La création Le Bal Magnétique de Massimo Fusco donnera sa première à la Salle de la Cité de Rennes, les 7 et 8 février 2026, dans le cadre de l’édition 2026 de Waterproof. Dans ce bal participatif et immersif, actuel et inclusif, la compagnie Corps Magnétiques transforme la scène en espace de fête et de communion où se réinventent les danses de couple. Entretien.
Unidivers a rencontré le chorégraphe, danseur et masseur Massimo Fusco durant la résidence de création de la compagnie Corps Magnétiques, du 1er au 5 décembre 2025, au Triangle – Cité de la danse de Rennes. Pendant une semaine, la compagnie a collaboré avec des enfants de l’école Châteaugiron-Landry et leurs familles dans le cadre du projet EAC « Tous·tes danseur·euses » porté par le Triangle, des publics en situation de handicap et un groupe de l’Anvol (organisme de formation à la langue des signes) accompagné par Béatrice Le Cointe-Magny.

Unidivers – Dans sa direction artistique, la compagnie Corps Magnétiques porte une attention particulière à l’immersion et à la participation. Il en était déjà question dans Corps Sonores et Corps Sonores Junior, premier projet de la compagnie présenté pendant l’édition 2025 de Waterproof. D’où vient cet intérêt ?
Massimo Fusco – Tous nos projets sont développés selon l’axe « danse, soin et société », et dans le croisement des arts visuels, sonores et de la danse qui, pour moi, peut réunir tous les arts. Notre premier projet est une expérience sensorielle qui permet d’inclure tous les publics. Le but était de partager un moment entre danse et soin, que l’on soit porteur de handicap ou non. Le Bal Magnétique, lui, propose un accès plus direct aux danses sociales.
Ce spectacle prend racine dans mes souvenirs d’enfance. Mes parents sont professeurs bénévoles de danses de salon depuis plus de trente ans. J’ai été imprégné de cette culture de la danse et des bals populaires dès mon plus jeune âge. J’ai eu envie, pour ce deuxième projet, de rassembler l’immersif et le participatif autour des danses de couple.
Pour répondre à cette envie, le projet est divisé en deux phases : une création chorégraphique et musicale que l’on a appelée « tour de danse ». Le public est installé dans une scénographie imaginée par la designeuse Stéphanie Marin, avec qui j’ai déjà travaillé pour Corps Sonores Junior. Des menhirs sous-tendent des guirlandes lumineuses, dans l’esprit des guinguettes et en écho aux fêtes traditionnelles. Les structures supportent des haut-parleurs et diffusent une musique live jouée et chantée par la compositrice Gérald Kurdian (aka HOT BODIES).

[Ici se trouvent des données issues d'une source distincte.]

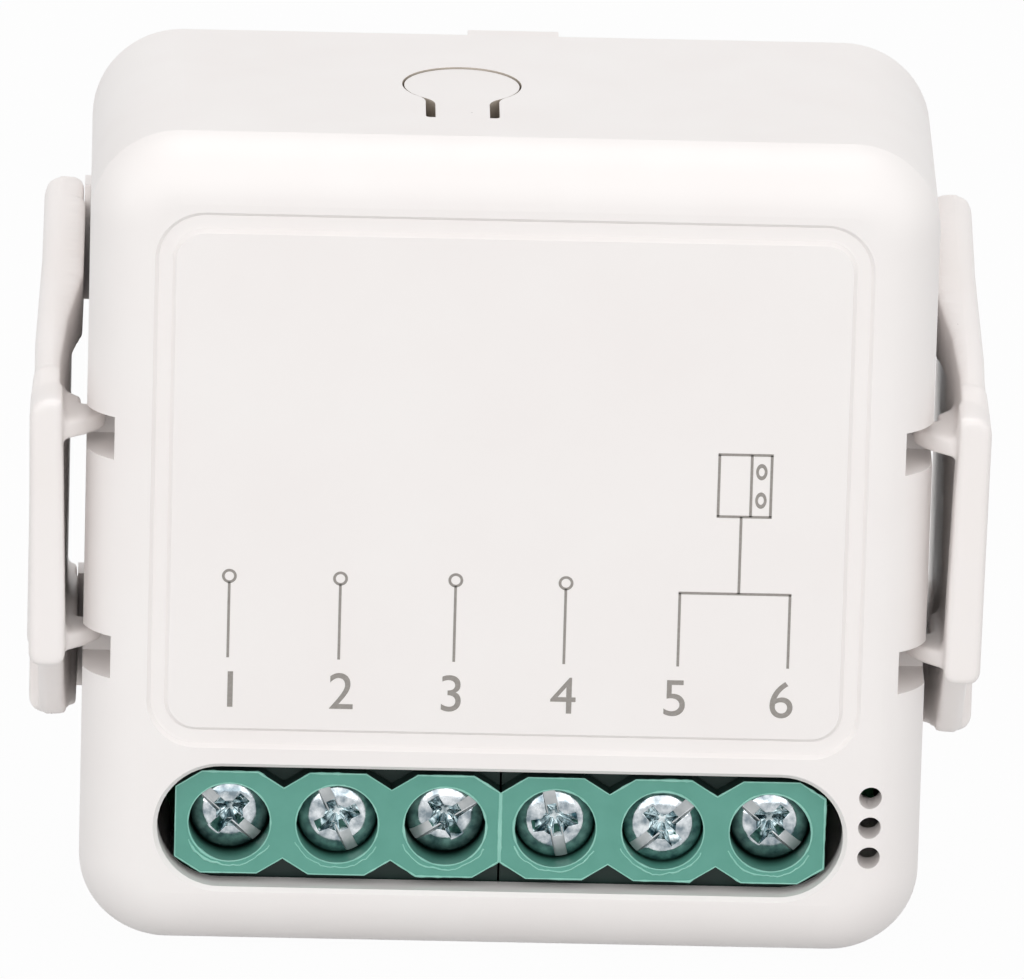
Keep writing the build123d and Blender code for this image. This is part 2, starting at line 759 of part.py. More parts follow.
# Radio board, standing on the main board near the right wall, with its shield can and pin header
radio_share = 0.787
radio_up_share = 0.473
radio_length_share = 0.698
radio_height_share = 0.949
radio_thickness = 0.8
header_share = 0.101
header_length_share = 0.465
header_height_share = 0.2
can_thickness_share = 0.101
can_length_share = 0.349
can_height_share = 0.667
can_rise_share = 0.232
radio_place, radio_level = field_place(radio_share, radio_up_share)
radio_length = radio_length_share * field_height
radio_height = radio_height_share * room
can_length = can_length_share * field_height
can_height = can_height_share * room
can_rise = can_rise_share * room
can_edge_gap = 0.15
can_level = radio_level - (radio_length - can_length) / 2 + can_edge_gap
with BuildPart() as radio_board:
    with BuildSketch(Plane.YZ.offset(radio_place)):
        with Locations((y_at(board_depth - radio_height / 2), radio_level)):
            Rectangle(radio_height, radio_length)
    extrude(amount=radio_thickness)
write(radio_board, "radio_board")

with BuildPart() as radio_shield:
    with BuildSketch(Plane.YZ.offset(radio_place)):
        with Locations((y_at(board_depth - can_rise - can_height / 2), can_level)):
            Rectangle(can_height, can_length)
    extrude(amount=-can_thickness_share * half_board)
write(radio_shield, "radio_shield")

with BuildPart() as pin_header:
    with BuildSketch(Plane.YZ.offset(radio_place + radio_thickness)):
        with Locations((y_at(board_depth - header_height_share * room / 2), radio_level)):
            Rectangle(header_height_share * room, header_length_share * field_height)
    extrude(amount=header_share * half_board)
write(pin_header, "pin_header")

# Status light on the board, in line with the pinholes
light_width = 1.2
light_length = 2.0
light_rise = 0.8
with BuildPart() as status_light:
    with BuildSketch(across(board_depth)):
        with Locations((inner_half - board_margin - light_width, light_hole_height)):
            Rectangle(light_width, light_length)
    extrude(amount=light_rise)
write(status_light, "status_light")

# Bracket: back plate with two countersunk screw holes, a tab behind the top edge,
# and lugs that reach out to the roots of the clip arms
plate_margin = 0.9
plate_corner = 3.0
tab_width = 4.25
tab_drop = 0.2
plate_screw_radius = 1.6
plate_head_radius = 2.9
plate_screw_spread = 24.0
arm_lift = 0.1
root_drop = 0.5
arm_half_root = 12.4
arm_window_half = 6.8
arm_root_gap = 0.35
arm_middle = case_middle + arm_lift
root_middle = case_middle - root_drop
arm_root_inner = half_case + rear_flare + arm_root_gap
lug_reach = arm_root_inner - hinge_gap
lug_height = arm_half_root - arm_window_half
plate_front_depth = overall_depth - plate_thickness
with BuildPart() as mounting_bracket:
    with BuildSketch(across(overall_depth)):
        with Locations((0, case_middle)):
            RectangleRounded(case_width - 2 * plate_margin, case_height - 2 * plate_margin, plate_corner)
        with Locations((0, (case_middle + case_top - tab_drop) / 2)):
            Rectangle(tab_width, case_top - tab_drop - case_middle)
        with Locations((0, root_middle)):
            with GridLocations(0, arm_half_root + arm_window_half, 1, 2):
                Rectangle(2 * lug_reach, lug_height)
    extrude(amount=plate_thickness)
    with Locations(across(plate_front_depth)):
        with Locations((0, case_middle)):
            with GridLocations(0, plate_screw_spread, 1, 2):
                CounterSinkHole(
                    radius=plate_screw_radius,
                    counter_sink_radius=plate_head_radius,
                    depth=plate_thickness,
                    counter_sink_angle=90,
                )
write(mounting_bracket, "mounting_bracket")

# Clip arms: side plates that lean in to their roots, with a finger bar and two hooks each
arm_half_bar = 6.5
bar_lift = 0.7
bar_inner_step = 0.1
bar_top_step = 0.2
bar_foot_step = 0.4
bar_span = 2.6
bar_corner = 0.55
bar_shoulder = 0.9
arm_lean = 0.34
arm_root_length = 5.4
arm_bend_depth = 6.8
arm_inner_bend_depth = 5.0
arm_root_thickness = 1.5
arm_setback = 0.35
leg_front_depth = 6.0
leg_front_rise = 2.5
leg_round = 1.5
arm_edge = 0.3
skin_share = 0.8
rim_share = 0.9
rim_middle_share = 0.5
hook_thickness = 0.87
hook_spread = 10.37
hook_reach = 0.85
hook_front_depth = 1.2
hook_bow_depth = 1.9
hook_tip_depth = 3.4
hook_gap = 0.2
hook_case_gap = 0.3
upper_gusset = 1.0
lower_gusset = 2.7
gusset_run = 1.2
arm_inner = half_case + arm_gap
arm_reach = arm_inner + arm_thickness
arm_root_reach = arm_root_inner + arm_root_thickness
arm_slope_depth = overall_depth - arm_root_length
bar_middle = case_middle + bar_lift
bar_lean = arm_lean * arm_half_bar / arm_half_root
bar_diagonal = Axis((0, 0, 0), (1, 1, 0))
with BuildPart() as right_clip_arm:
    # The front of the plate leans out towards the top, and its root is upright
    for height, lean in ((root_middle - arm_half_root, -arm_lean), (root_middle + arm_half_root, arm_lean)):
        with BuildSketch(Plane.XY.offset(height)):
            with BuildLine():
                Polyline(
                    (arm_reach + lean, y_at(0)),
                    (arm_reach + lean, y_at(arm_bend_depth)),
                    (arm_root_reach, y_at(arm_slope_depth)),
                    (arm_root_reach, y_at(overall_depth)),
                    (arm_root_inner, y_at(overall_depth)),
                    (arm_root_inner, y_at(arm_slope_depth)),
                    (arm_inner + lean, y_at(arm_inner_bend_depth)),
                    (arm_inner + lean, y_at(0)),
                    close=True,
                )
            make_face()
    loft(ruled=True)
    # Side outline: short behind the finger bar, long at the root
    with BuildSketch(Plane.YZ) as arm_side:
        with BuildLine():
            Polyline(
                (y_at(arm_setback), bar_middle - arm_half_bar + bar_shoulder),
                (y_at(arm_setback), bar_middle + arm_half_bar - bar_shoulder),
                (y_at(bar_span), bar_middle + arm_half_bar),
                (y_at(overall_depth), root_middle + arm_half_root),
                (y_at(overall_depth), root_middle - arm_half_root),
                (y_at(arm_slope_depth), root_middle - arm_half_root),
                (y_at(leg_front_depth), root_middle - arm_half_root + leg_front_rise),
                (y_at(bar_span), bar_middle - arm_half_bar),
                close=True,
            )
        make_face()
        fillet(arm_side.vertices().sort_by(Axis.Y)[:3].sort_by(Axis.X)[0], leg_round)
    extrude(amount=arm_reach + arm_lean + overrun, mode=Mode.INTERSECT)
    # Blunt rims along the top edge and the front of the lower leg
    outer_skin = right_clip_arm.faces().filter_by(lambda face: face.normal_at().X > skin_share)
    outer_rims = outer_skin.edges().filter_by(lambda rim: abs((rim % rim_middle_share).Z) < rim_share)
    upper_rims = outer_rims.filter_by(lambda rim: rim.center().Z > root_middle)
    lower_rims = outer_rims.filter_by(lambda rim: rim.center().Z < root_middle)
    chamfer(upper_rims + lower_rims.filter_by(lambda rim: rim.center().Y < y_at(arm_bend_depth)), arm_edge)
    # Open between the two legs, so that light shows past the case
    with BuildSketch(Plane.XY.offset(root_middle - arm_window_half)):
        with Locations((arm_inner - bar_lean, y_at(arm_inner_bend_depth))):
            Rectangle(
                2 * arm_thickness, overall_depth + overrun, align=(Align.MAX, Align.MIN)
            )
    extrude(amount=2 * arm_window_half, mode=Mode.SUBTRACT)
    # Finger bar with rounded corners and front edges, a little proud of the plate
    with BuildSketch(across(bar_span)) as bar_face:
        with BuildLine():
            Polyline(
                (arm_inner - bar_inner_step - bar_lean, bar_middle - arm_half_bar),
                (arm_reach + bar_foot_step - bar_lean, bar_middle - arm_half_bar),
                (arm_reach + bar_top_step + bar_lean, bar_middle + arm_half_bar),
                (arm_inner - bar_inner_step + bar_lean, bar_middle + arm_half_bar),
                close=True,
            )
        make_face()
        fillet(bar_face.vertices().sort_by(bar_diagonal)[-1], bar_shoulder)
        fillet(bar_face.vertices().sort_by(Axis.Y)[:2], bar_corner)
    extrude(amount=bar_span)
    fillet(right_clip_arm.faces().sort_by(Axis.Y)[0].edges(), arm_edge)
    # Hooks: each sweeps back into its notch and grips the notch floor
    hook_back = notch_depth - hook_gap
    hook_outer = arm_inner + bar_top_step
    hook_tip = half_case - hook_reach
    for level, gusset in (
        (arm_middle + hook_spread / 2, upper_gusset),
        (arm_middle - hook_spread / 2, lower_gusset),
    ):
        with BuildSketch(Plane.XY.offset(level - hook_thickness / 2)):
            with BuildLine():
                ThreePointArc(
                    (hook_outer, y_at(hook_front_depth)),
                    ((hook_outer + hook_tip) / 2, y_at(hook_bow_depth)),
                    (hook_tip, y_at(hook_tip_depth)),
                )
                Polyline(
                    (hook_tip, y_at(hook_tip_depth)),
                    (hook_tip, y_at(hook_back)),
                    (half_case + hook_case_gap, y_at(hook_back)),
                    (half_case + hook_case_gap, y_at(hook_back + gusset)),
                    (hook_outer, y_at(hook_back + gusset + gusset_run)),
                    (hook_outer, y_at(hook_front_depth)),
                )
            make_face()
        extrude(amount=hook_thickness)
write(right_clip_arm, "right_clip_arm")

with BuildPart() as left_clip_arm:
    add(mirror(right_clip_arm.part, about=Plane.YZ))
write(left_clip_arm, "left_clip_arm")
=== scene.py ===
import bmesh
import bpy
import json
import math
from mathutils import Matrix, Vector, noise


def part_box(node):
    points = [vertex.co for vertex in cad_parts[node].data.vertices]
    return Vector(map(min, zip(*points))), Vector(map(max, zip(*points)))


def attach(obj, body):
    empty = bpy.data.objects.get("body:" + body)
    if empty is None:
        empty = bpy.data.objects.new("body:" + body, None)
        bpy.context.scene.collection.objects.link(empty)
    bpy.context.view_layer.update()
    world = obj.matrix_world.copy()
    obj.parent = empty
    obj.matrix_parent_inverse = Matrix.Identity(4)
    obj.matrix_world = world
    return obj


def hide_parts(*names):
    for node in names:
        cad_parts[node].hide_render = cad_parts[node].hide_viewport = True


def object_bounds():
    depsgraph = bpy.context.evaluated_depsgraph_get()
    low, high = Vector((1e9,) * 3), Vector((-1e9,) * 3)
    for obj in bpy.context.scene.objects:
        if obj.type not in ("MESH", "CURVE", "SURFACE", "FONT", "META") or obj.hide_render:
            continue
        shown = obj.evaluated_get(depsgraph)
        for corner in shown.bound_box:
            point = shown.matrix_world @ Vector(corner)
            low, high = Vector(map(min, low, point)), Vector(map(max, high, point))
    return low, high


# The looks of a garage door controller: a white moulded module with six screw terminals,
# held in its bracket by two sprung side arms. Metres, in the same frame as the solids:
# X right across the front, Y from the front to the back, Z up.
mm = 0.001
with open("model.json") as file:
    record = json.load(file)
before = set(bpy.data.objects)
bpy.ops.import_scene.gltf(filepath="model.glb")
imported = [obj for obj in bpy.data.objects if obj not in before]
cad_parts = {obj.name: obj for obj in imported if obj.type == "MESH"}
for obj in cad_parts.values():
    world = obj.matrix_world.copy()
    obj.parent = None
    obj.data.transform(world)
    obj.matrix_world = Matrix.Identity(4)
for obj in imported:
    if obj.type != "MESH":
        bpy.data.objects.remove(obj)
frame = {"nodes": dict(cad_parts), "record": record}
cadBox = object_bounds()
nodes = frame["nodes"]
slotOf = {piece["node"]: piece["material_slot"] for piece in frame["record"]["subparts"]}
print("frame loaded,", len(nodes), "pieces")


# Colours are written as sRGB hex values and turned to linear here
def toLinear(hexColour, alpha=1.0):
    channels = [int(hexColour[i:i + 2], 16) / 255 for i in (1, 3, 5)]
    linear = [c / 12.92 if c <= 0.04045 else ((c + 0.055) / 1.055) ** 2.4 for c in channels]
    return (*linear, alpha)


# Adds one node, sets its sockets or its own settings, and links what feeds it
def addNode(tree, kind, settings=None, feeds=None):
    node = tree.nodes.new("ShaderNode" + kind)
    for name, value in (settings or {}).items():
        if isinstance(name, int) or name in node.inputs:
            node.inputs[name].default_value = value
        else:
            setattr(node, name, value)
    for name, source in (feeds or {}).items():
        tree.links.new(source, node.inputs[name])
    return node


# Starts a material and returns its tree, its shader and the object's own coordinates in metres
def startMaterial(name, settings):
    material = bpy.data.materials.new(name)
    material.use_nodes = True
    tree = material.node_tree
    shader = tree.nodes["Principled BSDF"]
    for socket, value in settings.items():
        shader.inputs[socket].default_value = value
    place = addNode(tree, "TexCoord").outputs["Object"]
    return material, tree, shader, place


# Texture scale that gives features of a real size in millimetres
def perSize(millimetres):
    return 1 / (millimetres * mm)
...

Puis, les interprètes [cinq dans les représentations à Rennes, NDLR] tendent une main au public dans une invitation à entrer dans la danse pour la deuxième partie : « le bal participatif ».

Unidivers – C’est dans cette partie justement que les participants et participantes à la résidence de création du Triangle – des enfants et adultes en situation de handicap notamment – deviennent des complices dans le public.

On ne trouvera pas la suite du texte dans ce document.